- [Task details] What follows is a listing; restate every line of it word for word.
** start **
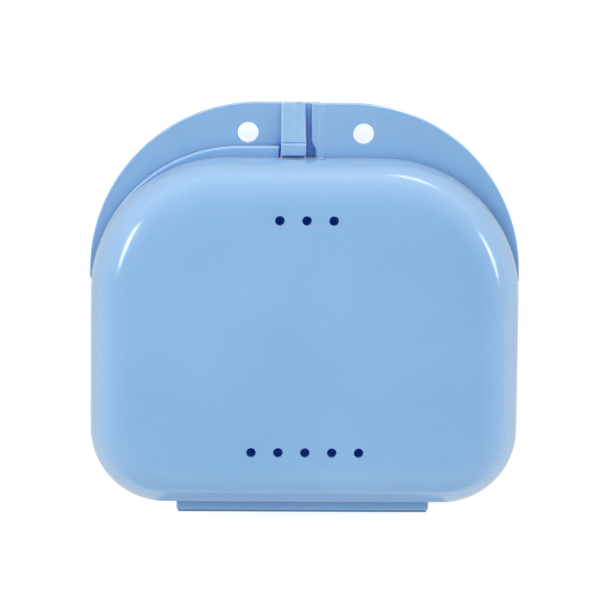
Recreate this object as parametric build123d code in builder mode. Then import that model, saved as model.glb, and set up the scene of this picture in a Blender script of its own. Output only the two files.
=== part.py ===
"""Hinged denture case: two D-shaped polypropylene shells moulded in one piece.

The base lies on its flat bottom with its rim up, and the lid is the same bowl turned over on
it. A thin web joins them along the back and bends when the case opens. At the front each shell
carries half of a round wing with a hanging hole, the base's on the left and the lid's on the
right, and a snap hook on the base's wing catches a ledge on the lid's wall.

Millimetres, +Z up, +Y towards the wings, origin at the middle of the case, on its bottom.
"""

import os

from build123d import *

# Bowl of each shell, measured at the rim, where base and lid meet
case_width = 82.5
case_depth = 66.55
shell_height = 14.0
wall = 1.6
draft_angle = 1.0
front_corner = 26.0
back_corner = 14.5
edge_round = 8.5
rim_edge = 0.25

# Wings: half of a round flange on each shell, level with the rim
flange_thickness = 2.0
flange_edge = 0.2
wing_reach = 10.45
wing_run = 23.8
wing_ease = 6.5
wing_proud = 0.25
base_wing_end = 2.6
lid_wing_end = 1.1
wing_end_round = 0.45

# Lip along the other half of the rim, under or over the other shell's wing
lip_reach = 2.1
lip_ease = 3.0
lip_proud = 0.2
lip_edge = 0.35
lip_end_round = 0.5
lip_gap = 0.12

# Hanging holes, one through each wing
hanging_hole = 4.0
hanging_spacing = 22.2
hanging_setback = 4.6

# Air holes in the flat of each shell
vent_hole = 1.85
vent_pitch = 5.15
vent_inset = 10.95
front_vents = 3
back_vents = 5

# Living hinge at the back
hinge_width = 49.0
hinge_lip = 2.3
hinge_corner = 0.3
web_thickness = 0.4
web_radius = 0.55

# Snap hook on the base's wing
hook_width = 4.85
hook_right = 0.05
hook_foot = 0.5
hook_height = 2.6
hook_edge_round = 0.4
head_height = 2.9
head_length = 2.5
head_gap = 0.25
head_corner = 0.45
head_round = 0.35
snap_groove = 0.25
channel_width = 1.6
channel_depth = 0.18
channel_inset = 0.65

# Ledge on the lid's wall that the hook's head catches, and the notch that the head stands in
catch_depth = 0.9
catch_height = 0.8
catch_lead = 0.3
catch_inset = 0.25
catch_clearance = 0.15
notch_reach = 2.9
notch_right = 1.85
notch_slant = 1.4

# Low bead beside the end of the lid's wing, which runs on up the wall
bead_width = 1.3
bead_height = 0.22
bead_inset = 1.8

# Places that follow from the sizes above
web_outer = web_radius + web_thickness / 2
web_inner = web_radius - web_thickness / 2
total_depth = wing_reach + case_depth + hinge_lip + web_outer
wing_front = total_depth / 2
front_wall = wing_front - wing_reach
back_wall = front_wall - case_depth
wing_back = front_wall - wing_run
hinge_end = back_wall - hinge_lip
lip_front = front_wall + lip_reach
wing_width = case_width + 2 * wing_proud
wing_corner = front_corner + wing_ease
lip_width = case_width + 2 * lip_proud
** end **
- [Right answer]
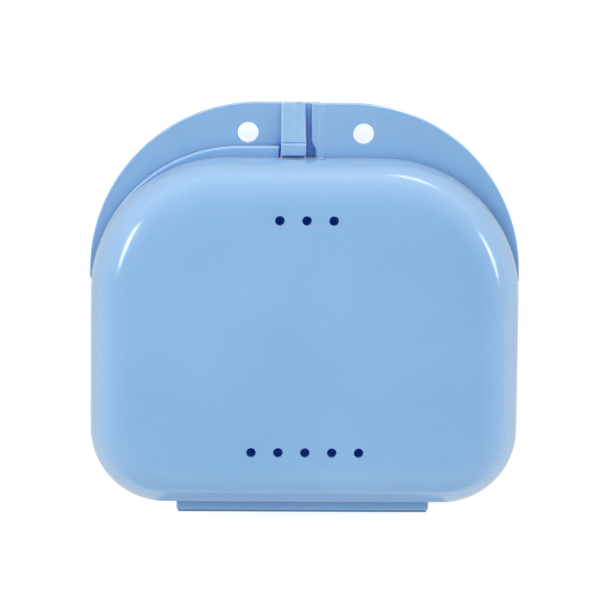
Recreate this object as parametric build123d code in builder mode. Then import that model, saved as model.glb, and set up the scene of this picture in a Blender script of its own. Output only the two files.
=== part.py ===
"""Hinged denture case: two D-shaped polypropylene shells moulded in one piece.

The base lies on its flat bottom with its rim up, and the lid is the same bowl turned over on
it. A thin web joins them along the back and bends when the case opens. At the front each shell
carries half of a round wing with a hanging hole, the base's on the left and the lid's on the
right, and a snap hook on the base's wing catches a ledge on the lid's wall.

Millimetres, +Z up, +Y towards the wings, origin at the middle of the case, on its bottom.
"""

import os

from build123d import *

# Bowl of each shell, measured at the rim, where base and lid meet
case_width = 82.5
case_depth = 66.55
shell_height = 14.0
wall = 1.6
draft_angle = 1.0
front_corner = 26.0
back_corner = 14.5
edge_round = 8.5
rim_edge = 0.25

# Wings: half of a round flange on each shell, level with the rim
flange_thickness = 2.0
flange_edge = 0.2
wing_reach = 10.45
wing_run = 23.8
wing_ease = 6.5
wing_proud = 0.25
base_wing_end = 2.6
lid_wing_end = 1.1
wing_end_round = 0.45

# Lip along the other half of the rim, under or over the other shell's wing
lip_reach = 2.1
lip_ease = 3.0
lip_proud = 0.2
lip_edge = 0.35
lip_end_round = 0.5
lip_gap = 0.12

# Hanging holes, one through each wing
hanging_hole = 4.0
hanging_spacing = 22.2
hanging_setback = 4.6

# Air holes in the flat of each shell
vent_hole = 1.85
vent_pitch = 5.15
vent_inset = 10.95
front_vents = 3
back_vents = 5

# Living hinge at the back
hinge_width = 49.0
hinge_lip = 2.3
hinge_corner = 0.3
web_thickness = 0.4
web_radius = 0.55

# Snap hook on the base's wing
hook_width = 4.85
hook_right = 0.05
hook_foot = 0.5
hook_height = 2.6
hook_edge_round = 0.4
head_height = 2.9
head_length = 2.5
head_gap = 0.25
head_corner = 0.45
head_round = 0.35
snap_groove = 0.25
channel_width = 1.6
channel_depth = 0.18
channel_inset = 0.65

# Ledge on the lid's wall that the hook's head catches, and the notch that the head stands in
catch_depth = 0.9
catch_height = 0.8
catch_lead = 0.3
catch_inset = 0.25
catch_clearance = 0.15
notch_reach = 2.9
notch_right = 1.85
notch_slant = 1.4

# Low bead beside the end of the lid's wing, which runs on up the wall
bead_width = 1.3
bead_height = 0.22
bead_inset = 1.8

# Places that follow from the sizes above
web_outer = web_radius + web_thickness / 2
web_inner = web_radius - web_thickness / 2
total_depth = wing_reach + case_depth + hinge_lip + web_outer
wing_front = total_depth / 2
front_wall = wing_front - wing_reach
back_wall = front_wall - case_depth
wing_back = front_wall - wing_run
hinge_end = back_wall - hinge_lip
lip_front = front_wall + lip_reach
wing_width = case_width + 2 * wing_proud
wing_corner = front_corner + wing_ease
lip_width = case_width + 2 * lip_proud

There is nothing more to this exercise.